Aim: Repeat the whole listing exactly.

(Parts and joints as JSON)
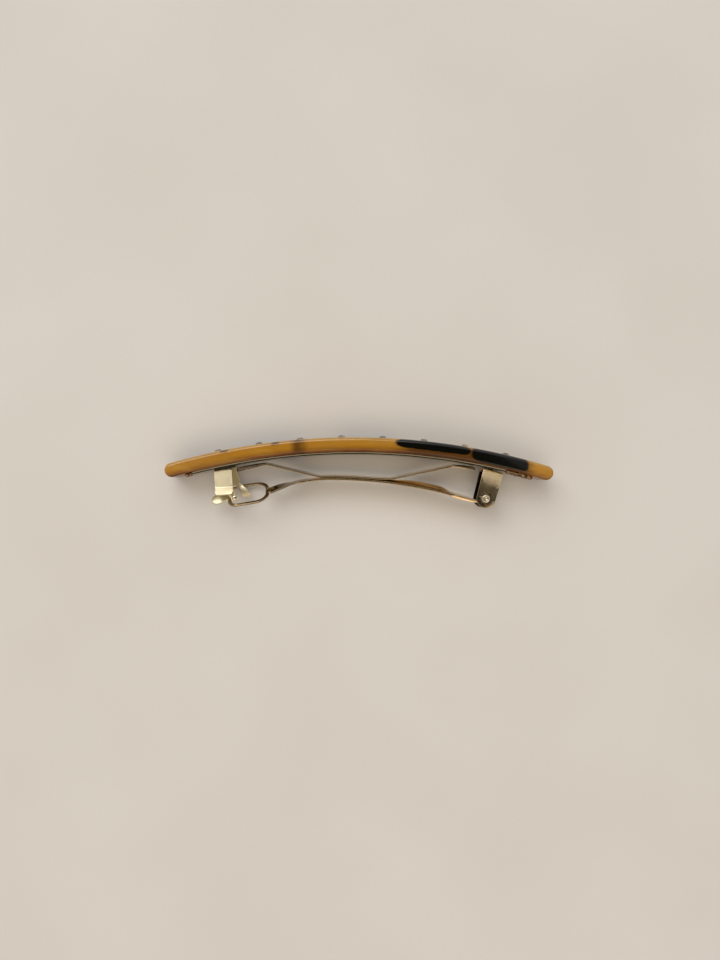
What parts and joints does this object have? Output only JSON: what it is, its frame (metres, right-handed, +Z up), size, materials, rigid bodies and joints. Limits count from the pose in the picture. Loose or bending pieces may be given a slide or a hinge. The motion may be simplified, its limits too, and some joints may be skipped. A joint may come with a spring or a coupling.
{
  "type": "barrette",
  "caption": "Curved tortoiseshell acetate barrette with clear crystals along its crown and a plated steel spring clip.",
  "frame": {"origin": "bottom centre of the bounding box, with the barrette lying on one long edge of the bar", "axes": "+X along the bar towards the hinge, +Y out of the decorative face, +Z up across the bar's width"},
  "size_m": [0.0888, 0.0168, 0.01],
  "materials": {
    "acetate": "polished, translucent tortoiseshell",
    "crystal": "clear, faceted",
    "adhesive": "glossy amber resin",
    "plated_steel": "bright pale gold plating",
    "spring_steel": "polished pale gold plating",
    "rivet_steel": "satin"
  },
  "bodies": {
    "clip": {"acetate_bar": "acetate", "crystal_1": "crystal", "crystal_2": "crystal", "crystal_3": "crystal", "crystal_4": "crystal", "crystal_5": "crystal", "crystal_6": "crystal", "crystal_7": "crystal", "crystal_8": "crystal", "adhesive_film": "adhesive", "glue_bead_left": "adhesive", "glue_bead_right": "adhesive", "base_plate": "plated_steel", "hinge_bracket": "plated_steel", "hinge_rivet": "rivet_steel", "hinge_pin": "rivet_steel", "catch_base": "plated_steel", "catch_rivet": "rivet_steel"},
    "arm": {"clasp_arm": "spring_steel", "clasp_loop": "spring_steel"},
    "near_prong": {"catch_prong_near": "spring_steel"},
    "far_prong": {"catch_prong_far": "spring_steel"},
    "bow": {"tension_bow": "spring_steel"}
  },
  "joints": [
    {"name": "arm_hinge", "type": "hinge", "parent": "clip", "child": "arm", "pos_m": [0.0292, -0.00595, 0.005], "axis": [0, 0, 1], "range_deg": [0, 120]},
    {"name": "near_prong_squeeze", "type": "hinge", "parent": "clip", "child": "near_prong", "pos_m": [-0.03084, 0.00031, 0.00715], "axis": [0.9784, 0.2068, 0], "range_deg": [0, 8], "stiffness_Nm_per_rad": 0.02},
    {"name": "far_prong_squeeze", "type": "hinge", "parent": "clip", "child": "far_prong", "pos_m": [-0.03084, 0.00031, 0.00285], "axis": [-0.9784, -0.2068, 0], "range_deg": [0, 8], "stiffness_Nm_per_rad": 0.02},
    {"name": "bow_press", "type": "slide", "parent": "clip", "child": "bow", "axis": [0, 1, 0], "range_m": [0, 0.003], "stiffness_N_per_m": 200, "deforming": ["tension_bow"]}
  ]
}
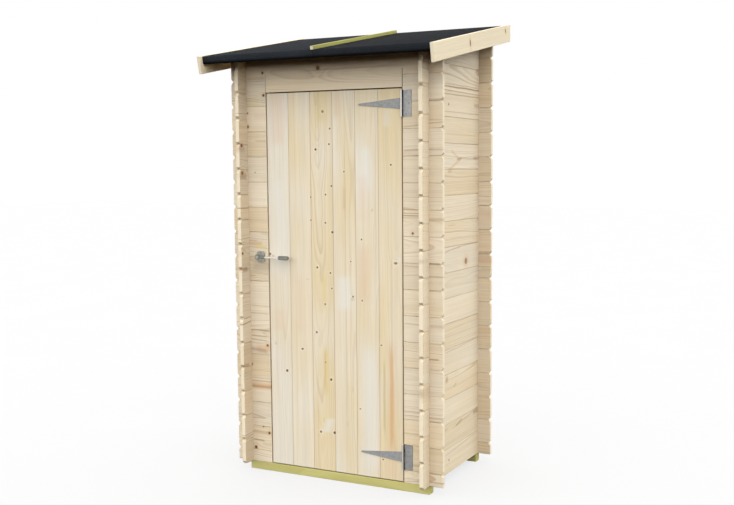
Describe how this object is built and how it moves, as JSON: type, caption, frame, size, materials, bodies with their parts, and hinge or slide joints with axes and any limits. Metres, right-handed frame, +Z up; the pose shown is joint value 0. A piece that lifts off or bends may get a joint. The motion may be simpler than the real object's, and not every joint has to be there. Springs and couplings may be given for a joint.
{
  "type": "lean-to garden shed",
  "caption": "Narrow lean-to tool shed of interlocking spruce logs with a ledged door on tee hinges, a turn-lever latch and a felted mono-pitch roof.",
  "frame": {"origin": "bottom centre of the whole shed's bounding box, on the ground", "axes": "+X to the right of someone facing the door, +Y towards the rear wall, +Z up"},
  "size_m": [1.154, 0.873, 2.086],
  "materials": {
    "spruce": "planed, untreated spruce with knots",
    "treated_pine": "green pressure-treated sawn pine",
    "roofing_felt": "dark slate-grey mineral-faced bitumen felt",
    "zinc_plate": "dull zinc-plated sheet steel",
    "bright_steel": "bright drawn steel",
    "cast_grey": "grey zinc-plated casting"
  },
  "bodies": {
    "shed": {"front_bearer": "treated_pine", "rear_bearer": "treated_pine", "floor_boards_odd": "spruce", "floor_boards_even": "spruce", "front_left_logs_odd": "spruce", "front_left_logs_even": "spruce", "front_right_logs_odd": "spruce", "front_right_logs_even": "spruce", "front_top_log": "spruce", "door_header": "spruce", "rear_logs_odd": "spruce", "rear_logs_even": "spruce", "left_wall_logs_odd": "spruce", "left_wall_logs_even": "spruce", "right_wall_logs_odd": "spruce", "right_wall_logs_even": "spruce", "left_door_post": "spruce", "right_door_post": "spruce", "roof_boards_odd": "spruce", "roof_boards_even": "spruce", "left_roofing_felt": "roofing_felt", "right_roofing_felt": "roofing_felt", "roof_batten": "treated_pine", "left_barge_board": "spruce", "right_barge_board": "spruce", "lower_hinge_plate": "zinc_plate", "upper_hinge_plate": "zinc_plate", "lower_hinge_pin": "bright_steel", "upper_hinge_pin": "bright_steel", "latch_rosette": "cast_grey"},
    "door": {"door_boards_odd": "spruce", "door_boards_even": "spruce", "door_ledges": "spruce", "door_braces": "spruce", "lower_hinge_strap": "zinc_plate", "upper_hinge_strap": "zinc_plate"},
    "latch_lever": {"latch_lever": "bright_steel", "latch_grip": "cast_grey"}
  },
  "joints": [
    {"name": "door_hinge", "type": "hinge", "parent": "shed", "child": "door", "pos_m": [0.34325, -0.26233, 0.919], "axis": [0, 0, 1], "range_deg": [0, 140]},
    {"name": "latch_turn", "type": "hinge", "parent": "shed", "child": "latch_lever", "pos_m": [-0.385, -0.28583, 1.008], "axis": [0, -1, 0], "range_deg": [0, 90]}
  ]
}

Result for this task:
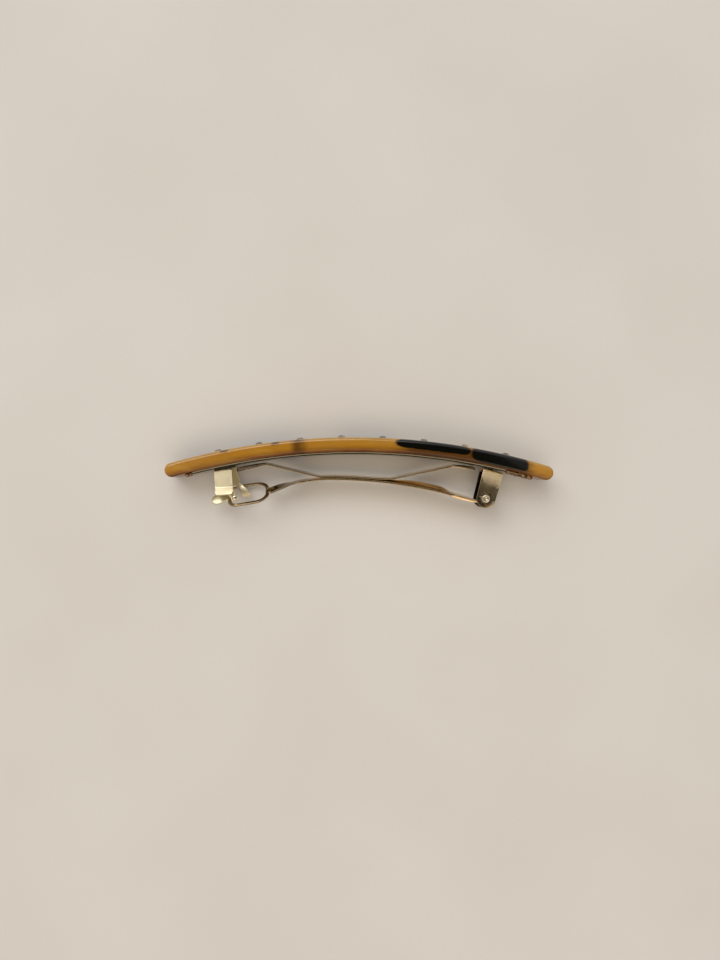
What parts and joints does this object have? Output only JSON: what it is, its frame (metres, right-handed, +Z up), size, materials, rigid bodies and joints. Limits count from the pose in the picture. Loose or bending pieces may be given a slide or a hinge. The motion may be simplified, its limits too, and some joints may be skipped. A joint may come with a spring or a coupling.
{
  "type": "barrette",
  "caption": "Curved tortoiseshell acetate barrette with clear crystals along its crown and a plated steel spring clip.",
  "frame": {"origin": "bottom centre of the bounding box, with the barrette lying on one long edge of the bar", "axes": "+X along the bar towards the hinge, +Y out of the decorative face, +Z up across the bar's width"},
  "size_m": [0.0888, 0.0168, 0.01],
  "materials": {
    "acetate": "polished, translucent tortoiseshell",
    "crystal": "clear, faceted",
    "adhesive": "glossy amber resin",
    "plated_steel": "bright pale gold plating",
    "spring_steel": "polished pale gold plating",
    "rivet_steel": "satin"
  },
  "bodies": {
    "clip": {"acetate_bar": "acetate", "crystal_1": "crystal", "crystal_2": "crystal", "crystal_3": "crystal", "crystal_4": "crystal", "crystal_5": "crystal", "crystal_6": "crystal", "crystal_7": "crystal", "crystal_8": "crystal", "adhesive_film": "adhesive", "glue_bead_left": "adhesive", "glue_bead_right": "adhesive", "base_plate": "plated_steel", "hinge_bracket": "plated_steel", "hinge_rivet": "rivet_steel", "hinge_pin": "rivet_steel", "catch_base": "plated_steel", "catch_rivet": "rivet_steel"},
    "arm": {"clasp_arm": "spring_steel", "clasp_loop": "spring_steel"},
    "near_prong": {"catch_prong_near": "spring_steel"},
    "far_prong": {"catch_prong_far": "spring_steel"},
    "bow": {"tension_bow": "spring_steel"}
  },
  "joints": [
    {"name": "arm_hinge", "type": "hinge", "parent": "clip", "child": "arm", "pos_m": [0.0292, -0.00595, 0.005], "axis": [0, 0, 1], "range_deg": [0, 120]},
    {"name": "near_prong_squeeze", "type": "hinge", "parent": "clip", "child": "near_prong", "pos_m": [-0.03084, 0.00031, 0.00715], "axis": [0.9784, 0.2068, 0], "range_deg": [0, 8], "stiffness_Nm_per_rad": 0.02},
    {"name": "far_prong_squeeze", "type": "hinge", "parent": "clip", "child": "far_prong", "pos_m": [-0.03084, 0.00031, 0.00285], "axis": [-0.9784, -0.2068, 0], "range_deg": [0, 8], "stiffness_Nm_per_rad": 0.02},
    {"name": "bow_press", "type": "slide", "parent": "clip", "child": "bow", "axis": [0, 1, 0], "range_m": [0, 0.003], "stiffness_N_per_m": 200, "deforming": ["tension_bow"]}
  ]
}
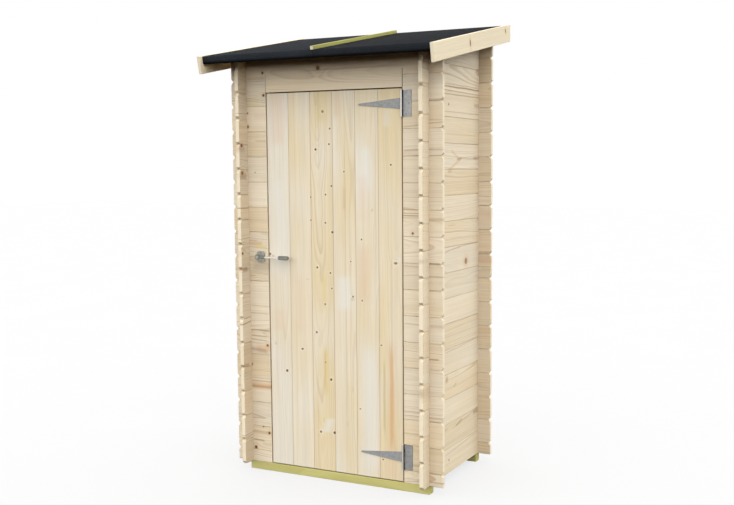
Describe how this object is built and how it moves, as JSON: type, caption, frame, size, materials, bodies with their parts, and hinge or slide joints with axes and any limits. Metres, right-handed frame, +Z up; the pose shown is joint value 0. A piece that lifts off or bends may get a joint. The motion may be simpler than the real object's, and not every joint has to be there. Springs and couplings may be given for a joint.
{
  "type": "lean-to garden shed",
  "caption": "Narrow lean-to tool shed of interlocking spruce logs with a ledged door on tee hinges, a turn-lever latch and a felted mono-pitch roof.",
  "frame": {"origin": "bottom centre of the whole shed's bounding box, on the ground", "axes": "+X to the right of someone facing the door, +Y towards the rear wall, +Z up"},
  "size_m": [1.154, 0.873, 2.086],
  "materials": {
    "spruce": "planed, untreated spruce with knots",
    "treated_pine": "green pressure-treated sawn pine",
    "roofing_felt": "dark slate-grey mineral-faced bitumen felt",
    "zinc_plate": "dull zinc-plated sheet steel",
    "bright_steel": "bright drawn steel",
    "cast_grey": "grey zinc-plated casting"
  },
  "bodies": {
    "shed": {"front_bearer": "treated_pine", "rear_bearer": "treated_pine", "floor_boards_odd": "spruce", "floor_boards_even": "spruce", "front_left_logs_odd": "spruce", "front_left_logs_even": "spruce", "front_right_logs_odd": "spruce", "front_right_logs_even": "spruce", "front_top_log": "spruce", "door_header": "spruce", "rear_logs_odd": "spruce", "rear_logs_even": "spruce", "left_wall_logs_odd": "spruce", "left_wall_logs_even": "spruce", "right_wall_logs_odd": "spruce", "right_wall_logs_even": "spruce", "left_door_post": "spruce", "right_door_post": "spruce", "roof_boards_odd": "spruce", "roof_boards_even": "spruce", "left_roofing_felt": "roofing_felt", "right_roofing_felt": "roofing_felt", "roof_batten": "treated_pine", "left_barge_board": "spruce", "right_barge_board": "spruce", "lower_hinge_plate": "zinc_plate", "upper_hinge_plate": "zinc_plate", "lower_hinge_pin": "bright_steel", "upper_hinge_pin": "bright_steel", "latch_rosette": "cast_grey"},
    "door": {"door_boards_odd": "spruce", "door_boards_even": "spruce", "door_ledges": "spruce", "door_braces": "spruce", "lower_hinge_strap": "zinc_plate", "upper_hinge_strap": "zinc_plate"},
    "latch_lever": {"latch_lever": "bright_steel", "latch_grip": "cast_grey"}
  },
  "joints": [
    {"name": "door_hinge", "type": "hinge", "parent": "shed", "child": "door", "pos_m": [0.34325, -0.26233, 0.919], "axis": [0, 0, 1], "range_deg": [0, 140]},
    {"name": "latch_turn", "type": "hinge", "parent": "shed", "child": "latch_lever", "pos_m": [-0.385, -0.28583, 1.008], "axis": [0, -1, 0], "range_deg": [0, 90]}
  ]
}